Gentle Breeze in Sunlight – 11×14 Oil Painting by Winifred

Yes, again, this painting was created without an initial sketch. I may want to rethink that. In painting a portrait, one of the most important things is to get proportions correct and to get features in the right place and accurate. That’s not easy. Take a look below and how this painting began. Nothing is quite in the right place in my first paint layer. The eyes have not been painted at all.

Building form and features, making corrections with paint layers.

The good news is that the hair and background I liked from the very start. I didn’t know this would be my final background but I desired no change to it. It only required some vision of the colors I wanted as an under painting, painted primarily to cover the white of the canvas. I used quick loose brush marks and it was done. Then I tried for a general shape of the face and some quick brush marks in the general shape of her hair and mostly I never touched the hair again. Can you imagine, taking a brush and going “swish, swish, swish and something is finished. These are the kind of energetic brushstrokes I love. Such loose energetic strokes are lost if I were to keep redoing and tweaking them. They’d go flat and stale. That part of the first paint layer was easy. I ended my first night. I’m always excited for the next paint session when I awake the next day, because I know exactly what I have to do – even though I know suffering will now commence.

Typically, I create four or 5 paint layers to complete a portrait. Many times, it’s even more. Portraits are hard to paint. I’ve ask myself why I love painting portraits since they require such lengthy and complex processes and can be quite tedious. It is all very complicated but I am obsessed! I decided that what keeps me going is that in the end, there is this beautiful portrait which was born out of chaos and I feel proud of this. Often the next day, after I thought my portrait was finished, I return it to the easel and work on it for another 10 hours or for several days to come. As time passes and with fresh vision, there is a process of seeing it anew, wanting to make yet another change – until finally you don’t make more changes and then it is finished. Actually, and unfortunately, that’s what happens most of the time. It’s that way for most painters, so I’m in good company.
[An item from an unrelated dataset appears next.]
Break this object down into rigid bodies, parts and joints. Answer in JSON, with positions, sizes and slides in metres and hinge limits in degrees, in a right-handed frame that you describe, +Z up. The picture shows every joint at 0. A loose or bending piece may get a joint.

For a couple years, Ive watched a YouTube series called “Portrait Artist of the Year”. It has been filmed in several European English speaking countries. It starts with 8 portrait artist and is whittled down to the winner -the “Portrait Artist of the Year” receives a $10.000.00 commission to paint some actor, musician or other artistically famous person. The artist competing include both professional artist and non-professional artist. During this competition, the artist has to create their paintings in 4 hours. Of course, everyone is freaked out, but everyone has the same disadvantage. Importantly to me, they all say the same thing. They say they can typically cover the canvas with paint in one day or several hours, but to actually COMPLETE a painting to their satisfaction, usually tales 3 weeks to several months. So you see, that’s really how it is. I was happy to hear this. The long period needed to complete the portrait is because of the need to “refresh” your eyes, and often your artistic vision – it’s a process that can not occur working continuously, its a process which requires time and space.

So many words today. Hope I haven’t bored you. I’m trying to cover my disappointment and sadness. Yet another mass shooting and women’s rights have been pushed back by 50 years. What’s happening in this country is horrifying. Right to Life and AR 15’s standing hand in hand – what a joke! And don’t get me started on Trump! Have a good weekend.